═══ Excerpted data

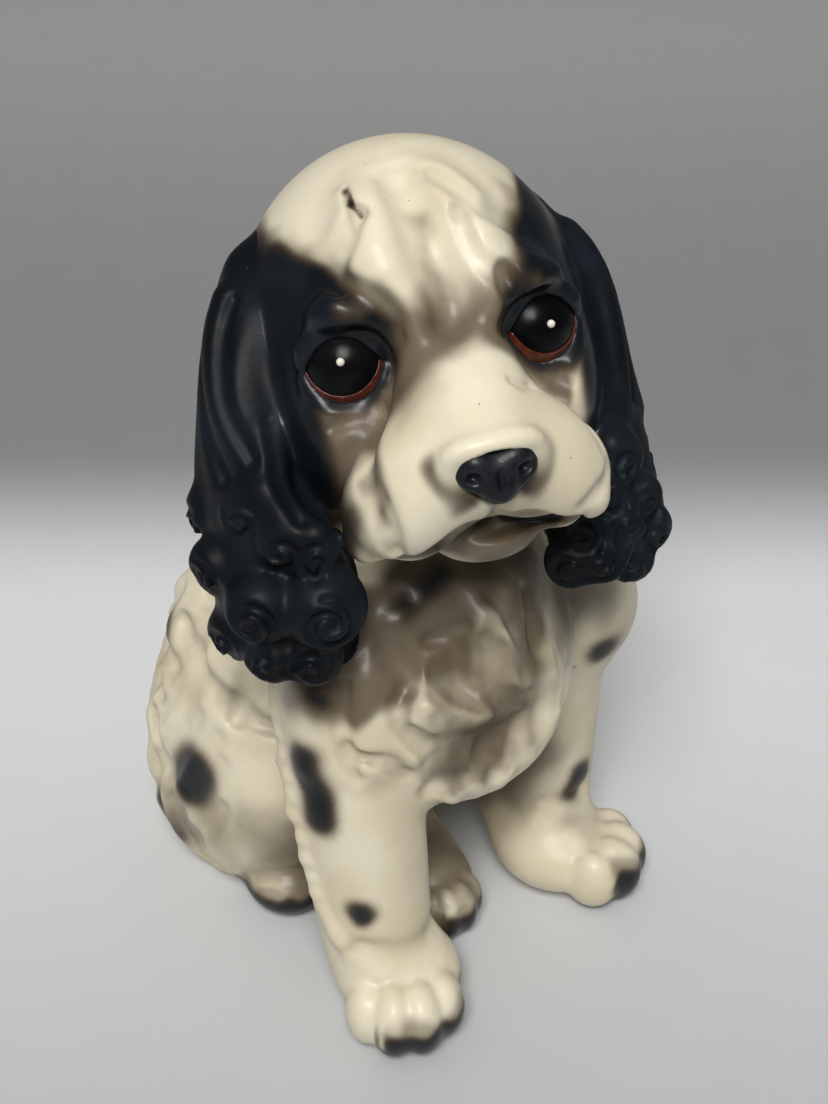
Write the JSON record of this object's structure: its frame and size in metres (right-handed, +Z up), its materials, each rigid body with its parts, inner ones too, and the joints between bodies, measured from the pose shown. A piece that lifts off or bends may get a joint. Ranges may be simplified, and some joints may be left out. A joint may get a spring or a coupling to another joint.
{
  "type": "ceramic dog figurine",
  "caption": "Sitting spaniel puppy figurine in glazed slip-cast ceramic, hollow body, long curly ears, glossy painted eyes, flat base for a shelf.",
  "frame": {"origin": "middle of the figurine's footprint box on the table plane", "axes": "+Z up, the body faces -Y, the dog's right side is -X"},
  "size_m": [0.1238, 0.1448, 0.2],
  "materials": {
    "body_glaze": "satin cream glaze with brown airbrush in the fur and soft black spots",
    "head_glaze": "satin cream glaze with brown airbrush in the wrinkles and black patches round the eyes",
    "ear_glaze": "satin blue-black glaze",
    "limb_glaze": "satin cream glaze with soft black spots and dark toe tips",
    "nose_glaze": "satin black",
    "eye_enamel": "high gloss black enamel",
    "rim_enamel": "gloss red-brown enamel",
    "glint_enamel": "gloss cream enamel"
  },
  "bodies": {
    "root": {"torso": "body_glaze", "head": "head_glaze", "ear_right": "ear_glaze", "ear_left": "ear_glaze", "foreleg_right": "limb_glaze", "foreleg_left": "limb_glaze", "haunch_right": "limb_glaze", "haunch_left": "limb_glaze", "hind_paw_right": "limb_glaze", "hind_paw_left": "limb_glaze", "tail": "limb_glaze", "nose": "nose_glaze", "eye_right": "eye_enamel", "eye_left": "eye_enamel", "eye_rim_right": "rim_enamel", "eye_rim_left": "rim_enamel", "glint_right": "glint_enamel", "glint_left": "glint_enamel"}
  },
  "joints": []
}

══════
═══ Excerpted data

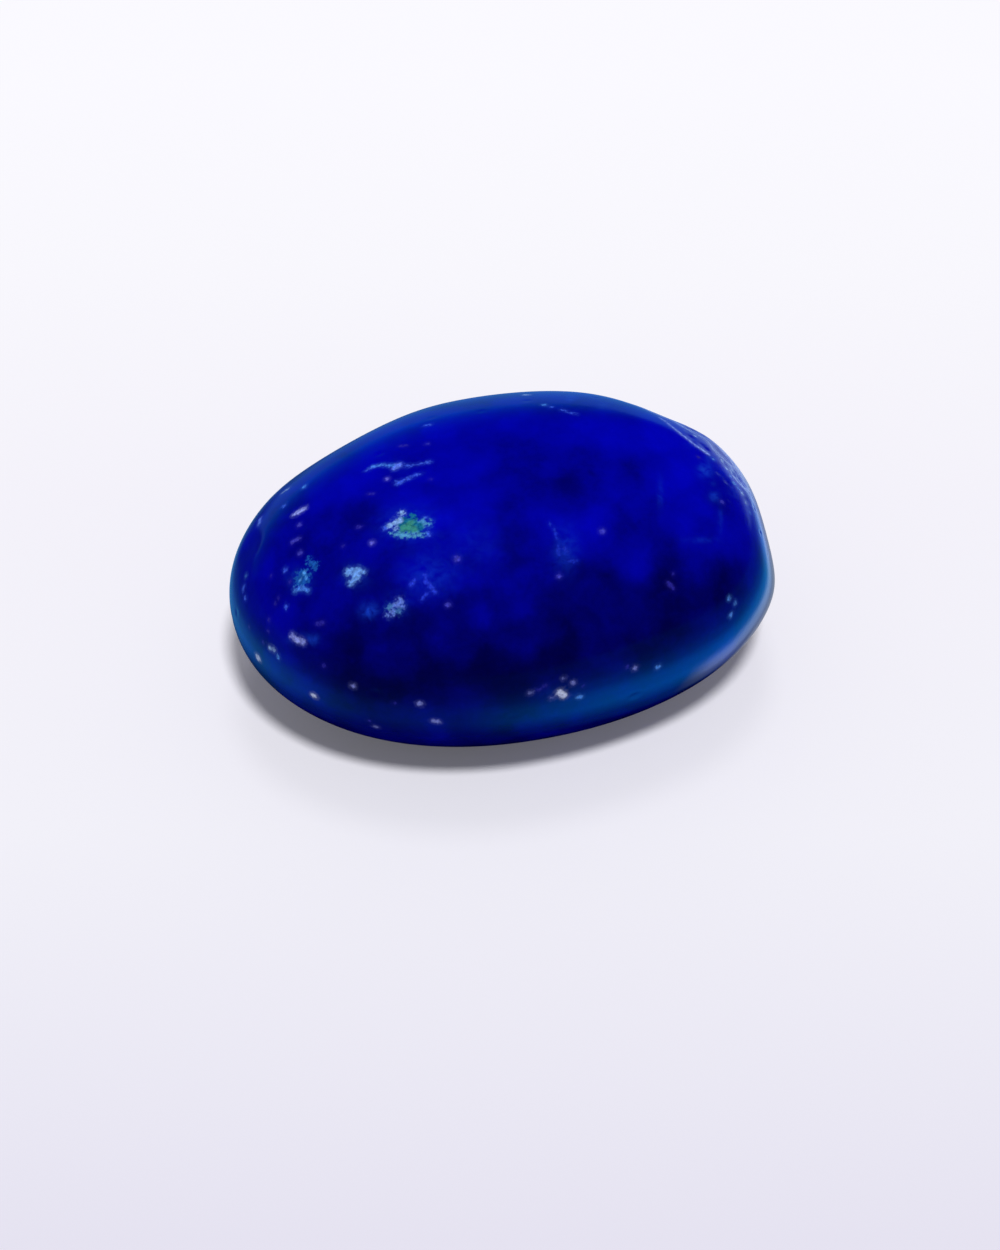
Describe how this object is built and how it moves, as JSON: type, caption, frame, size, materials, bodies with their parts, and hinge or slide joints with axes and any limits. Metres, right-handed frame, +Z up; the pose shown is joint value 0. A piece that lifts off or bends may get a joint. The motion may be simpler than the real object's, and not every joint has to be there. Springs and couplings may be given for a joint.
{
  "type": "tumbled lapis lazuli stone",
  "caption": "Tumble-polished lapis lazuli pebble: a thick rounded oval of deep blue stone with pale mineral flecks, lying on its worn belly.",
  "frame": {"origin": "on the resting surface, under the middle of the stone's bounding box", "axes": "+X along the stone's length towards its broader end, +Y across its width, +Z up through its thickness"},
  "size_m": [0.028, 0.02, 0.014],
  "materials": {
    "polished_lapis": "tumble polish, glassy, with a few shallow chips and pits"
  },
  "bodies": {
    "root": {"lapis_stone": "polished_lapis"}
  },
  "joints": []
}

══════

Prompt —
How many lines of these entries contain the string "type"? Reply with the number alone.

Solution —
3